▶ To do: Reproduce the span that opens at the line containing "cad_parts[node].hide_render = cad_parts[node].hide_viewport" and closes at the line containing "camera_place = stone_centre", both lines included, without alteration and without any other line.
--- Start of Data to process ---
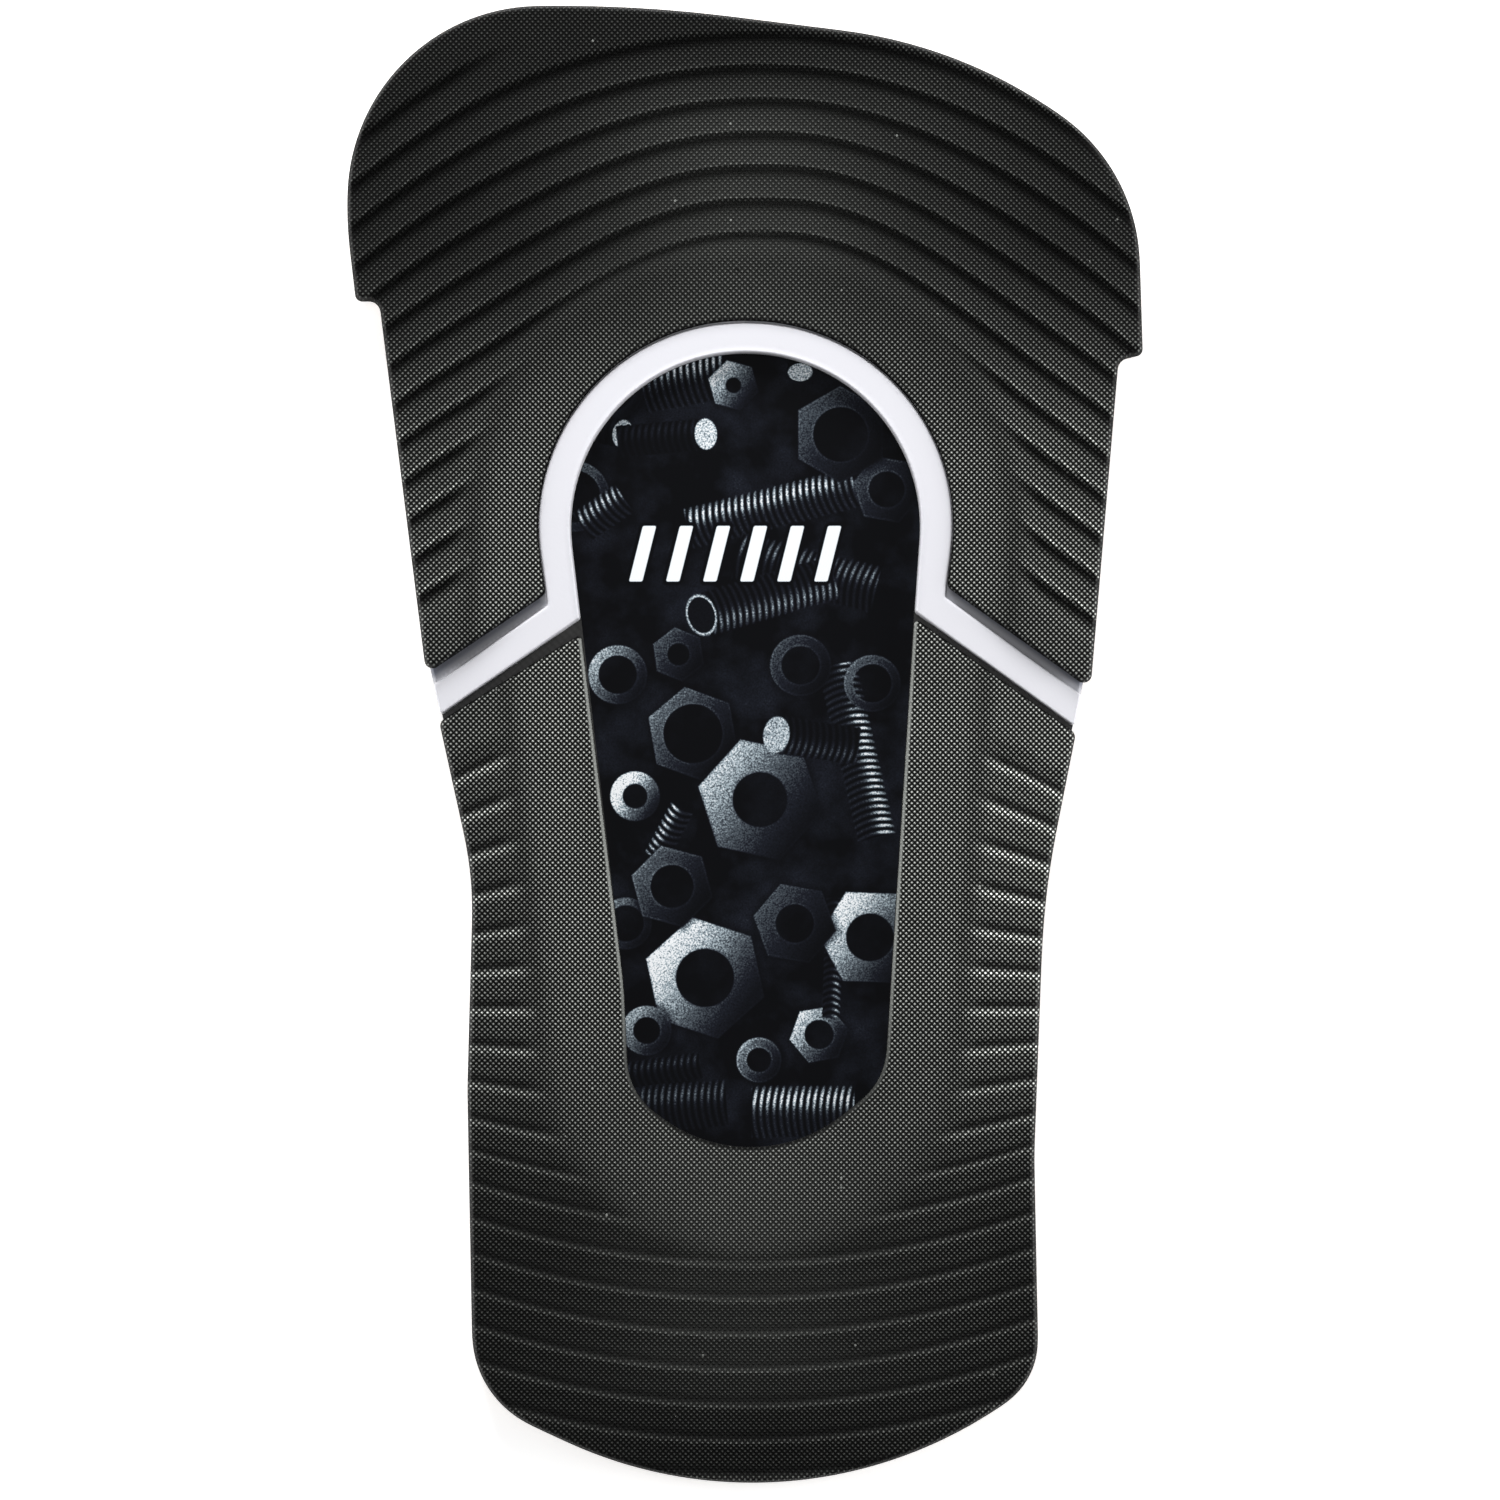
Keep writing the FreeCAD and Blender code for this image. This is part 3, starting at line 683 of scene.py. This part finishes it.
--- End of Data to process ---
--- Start of Data to process ---
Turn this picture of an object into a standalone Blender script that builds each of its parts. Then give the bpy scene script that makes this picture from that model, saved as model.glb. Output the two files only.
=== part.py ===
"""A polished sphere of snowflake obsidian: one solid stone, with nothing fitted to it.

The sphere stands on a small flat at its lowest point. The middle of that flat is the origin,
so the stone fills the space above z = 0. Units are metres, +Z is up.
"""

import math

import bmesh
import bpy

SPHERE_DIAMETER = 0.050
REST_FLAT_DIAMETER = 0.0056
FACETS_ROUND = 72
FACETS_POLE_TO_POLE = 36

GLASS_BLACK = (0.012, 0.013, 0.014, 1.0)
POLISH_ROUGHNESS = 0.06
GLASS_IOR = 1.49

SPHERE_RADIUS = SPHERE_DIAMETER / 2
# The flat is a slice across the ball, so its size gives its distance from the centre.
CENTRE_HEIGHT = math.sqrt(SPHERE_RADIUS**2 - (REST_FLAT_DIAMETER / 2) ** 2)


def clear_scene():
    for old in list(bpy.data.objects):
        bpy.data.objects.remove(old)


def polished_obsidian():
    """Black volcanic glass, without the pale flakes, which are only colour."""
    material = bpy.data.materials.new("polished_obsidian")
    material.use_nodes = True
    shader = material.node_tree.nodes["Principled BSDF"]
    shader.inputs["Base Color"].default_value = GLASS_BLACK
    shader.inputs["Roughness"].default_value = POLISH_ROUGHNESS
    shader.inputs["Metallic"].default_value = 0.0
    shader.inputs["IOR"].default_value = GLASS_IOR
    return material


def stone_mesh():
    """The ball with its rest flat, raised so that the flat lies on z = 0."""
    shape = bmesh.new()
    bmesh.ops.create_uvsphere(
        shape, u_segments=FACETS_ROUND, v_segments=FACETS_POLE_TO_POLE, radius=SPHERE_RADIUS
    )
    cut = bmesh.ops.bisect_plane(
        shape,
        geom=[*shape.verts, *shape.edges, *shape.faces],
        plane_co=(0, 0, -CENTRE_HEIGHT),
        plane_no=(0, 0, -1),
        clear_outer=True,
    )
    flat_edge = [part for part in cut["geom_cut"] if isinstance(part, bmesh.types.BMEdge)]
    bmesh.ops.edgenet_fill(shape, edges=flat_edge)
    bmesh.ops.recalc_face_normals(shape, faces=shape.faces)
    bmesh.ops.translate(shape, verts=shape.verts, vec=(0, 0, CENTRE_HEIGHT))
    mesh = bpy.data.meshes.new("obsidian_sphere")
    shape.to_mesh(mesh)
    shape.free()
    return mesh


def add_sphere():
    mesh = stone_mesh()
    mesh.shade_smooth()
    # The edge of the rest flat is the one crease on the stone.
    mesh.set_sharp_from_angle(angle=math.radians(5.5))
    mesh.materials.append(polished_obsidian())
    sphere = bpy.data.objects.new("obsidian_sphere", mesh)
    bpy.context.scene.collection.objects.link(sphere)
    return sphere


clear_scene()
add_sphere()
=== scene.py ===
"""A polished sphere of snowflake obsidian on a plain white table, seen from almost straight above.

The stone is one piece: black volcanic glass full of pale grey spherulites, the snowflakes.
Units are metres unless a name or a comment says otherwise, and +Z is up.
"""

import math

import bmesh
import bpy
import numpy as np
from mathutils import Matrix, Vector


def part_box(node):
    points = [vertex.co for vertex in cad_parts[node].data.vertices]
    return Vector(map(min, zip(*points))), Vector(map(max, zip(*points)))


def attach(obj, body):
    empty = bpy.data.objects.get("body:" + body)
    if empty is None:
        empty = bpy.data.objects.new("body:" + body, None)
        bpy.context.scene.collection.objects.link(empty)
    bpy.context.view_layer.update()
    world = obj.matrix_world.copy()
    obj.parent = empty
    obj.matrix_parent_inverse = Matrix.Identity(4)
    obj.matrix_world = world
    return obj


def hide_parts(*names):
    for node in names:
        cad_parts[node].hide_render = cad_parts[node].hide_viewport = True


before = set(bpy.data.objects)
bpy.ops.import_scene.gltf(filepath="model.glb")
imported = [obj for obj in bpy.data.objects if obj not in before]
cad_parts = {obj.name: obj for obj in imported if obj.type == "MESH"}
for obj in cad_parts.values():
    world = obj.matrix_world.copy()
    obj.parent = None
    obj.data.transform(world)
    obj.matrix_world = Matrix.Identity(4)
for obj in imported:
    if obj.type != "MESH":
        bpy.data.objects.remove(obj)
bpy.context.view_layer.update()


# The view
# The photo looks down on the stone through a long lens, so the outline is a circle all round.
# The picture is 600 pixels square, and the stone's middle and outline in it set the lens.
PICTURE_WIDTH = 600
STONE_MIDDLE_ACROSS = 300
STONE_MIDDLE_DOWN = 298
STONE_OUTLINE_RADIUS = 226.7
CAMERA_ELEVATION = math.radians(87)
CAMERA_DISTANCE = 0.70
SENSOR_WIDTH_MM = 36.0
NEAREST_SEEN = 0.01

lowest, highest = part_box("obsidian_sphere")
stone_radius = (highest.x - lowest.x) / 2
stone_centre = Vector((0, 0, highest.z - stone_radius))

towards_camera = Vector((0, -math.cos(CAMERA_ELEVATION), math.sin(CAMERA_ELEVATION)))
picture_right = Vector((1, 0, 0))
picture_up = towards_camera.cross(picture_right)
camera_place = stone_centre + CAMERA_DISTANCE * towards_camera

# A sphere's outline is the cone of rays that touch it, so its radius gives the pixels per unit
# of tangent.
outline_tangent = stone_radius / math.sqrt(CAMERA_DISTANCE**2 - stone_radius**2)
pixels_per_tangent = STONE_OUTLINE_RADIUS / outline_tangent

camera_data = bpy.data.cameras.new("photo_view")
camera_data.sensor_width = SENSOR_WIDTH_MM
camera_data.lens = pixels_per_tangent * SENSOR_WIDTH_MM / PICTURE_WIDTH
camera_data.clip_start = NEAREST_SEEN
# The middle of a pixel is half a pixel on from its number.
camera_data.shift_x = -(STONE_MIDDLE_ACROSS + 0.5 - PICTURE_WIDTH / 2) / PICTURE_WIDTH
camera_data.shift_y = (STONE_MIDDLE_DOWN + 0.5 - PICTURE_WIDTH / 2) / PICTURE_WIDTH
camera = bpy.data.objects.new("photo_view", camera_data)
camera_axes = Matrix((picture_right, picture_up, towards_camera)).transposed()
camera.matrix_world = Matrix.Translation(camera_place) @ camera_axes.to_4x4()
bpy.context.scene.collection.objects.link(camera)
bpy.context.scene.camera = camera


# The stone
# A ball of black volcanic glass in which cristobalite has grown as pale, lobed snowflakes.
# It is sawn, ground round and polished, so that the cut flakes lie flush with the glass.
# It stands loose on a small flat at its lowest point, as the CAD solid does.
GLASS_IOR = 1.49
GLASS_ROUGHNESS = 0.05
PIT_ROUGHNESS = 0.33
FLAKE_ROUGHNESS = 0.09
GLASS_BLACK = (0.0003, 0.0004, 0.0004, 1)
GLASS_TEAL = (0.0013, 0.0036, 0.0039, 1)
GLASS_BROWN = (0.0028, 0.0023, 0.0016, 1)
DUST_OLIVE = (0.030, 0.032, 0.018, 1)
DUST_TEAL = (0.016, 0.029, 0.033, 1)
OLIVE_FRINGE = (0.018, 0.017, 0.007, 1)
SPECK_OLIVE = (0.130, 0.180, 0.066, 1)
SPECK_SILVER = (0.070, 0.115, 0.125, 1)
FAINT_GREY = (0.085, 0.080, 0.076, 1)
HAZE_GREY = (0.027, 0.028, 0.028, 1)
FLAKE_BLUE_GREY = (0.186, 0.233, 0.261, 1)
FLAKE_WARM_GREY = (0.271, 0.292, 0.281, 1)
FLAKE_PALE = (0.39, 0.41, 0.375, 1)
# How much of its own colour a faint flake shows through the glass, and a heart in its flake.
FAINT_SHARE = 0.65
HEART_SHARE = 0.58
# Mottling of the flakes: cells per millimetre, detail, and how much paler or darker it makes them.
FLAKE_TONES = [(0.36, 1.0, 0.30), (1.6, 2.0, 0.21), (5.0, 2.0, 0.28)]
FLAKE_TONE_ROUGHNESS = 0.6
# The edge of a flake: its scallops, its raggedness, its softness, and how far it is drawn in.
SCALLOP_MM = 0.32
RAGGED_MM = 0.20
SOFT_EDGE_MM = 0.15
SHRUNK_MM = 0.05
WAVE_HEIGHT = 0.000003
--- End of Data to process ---
▶ Finished answer:
        cad_parts[node].hide_render = cad_parts[node].hide_viewport = True


before = set(bpy.data.objects)
bpy.ops.import_scene.gltf(filepath="model.glb")
imported = [obj for obj in bpy.data.objects if obj not in before]
cad_parts = {obj.name: obj for obj in imported if obj.type == "MESH"}
for obj in cad_parts.values():
    world = obj.matrix_world.copy()
    obj.parent = None
    obj.data.transform(world)
    obj.matrix_world = Matrix.Identity(4)
for obj in imported:
    if obj.type != "MESH":
        bpy.data.objects.remove(obj)
bpy.context.view_layer.update()


# The view
# The photo looks down on the stone through a long lens, so the outline is a circle all round.
# The picture is 600 pixels square, and the stone's middle and outline in it set the lens.
PICTURE_WIDTH = 600
STONE_MIDDLE_ACROSS = 300
STONE_MIDDLE_DOWN = 298
STONE_OUTLINE_RADIUS = 226.7
CAMERA_ELEVATION = math.radians(87)
CAMERA_DISTANCE = 0.70
SENSOR_WIDTH_MM = 36.0
NEAREST_SEEN = 0.01

lowest, highest = part_box("obsidian_sphere")
stone_radius = (highest.x - lowest.x) / 2
stone_centre = Vector((0, 0, highest.z - stone_radius))

towards_camera = Vector((0, -math.cos(CAMERA_ELEVATION), math.sin(CAMERA_ELEVATION)))
picture_right = Vector((1, 0, 0))
picture_up = towards_camera.cross(picture_right)
camera_place = stone_centre + CAMERA_DISTANCE * towards_camera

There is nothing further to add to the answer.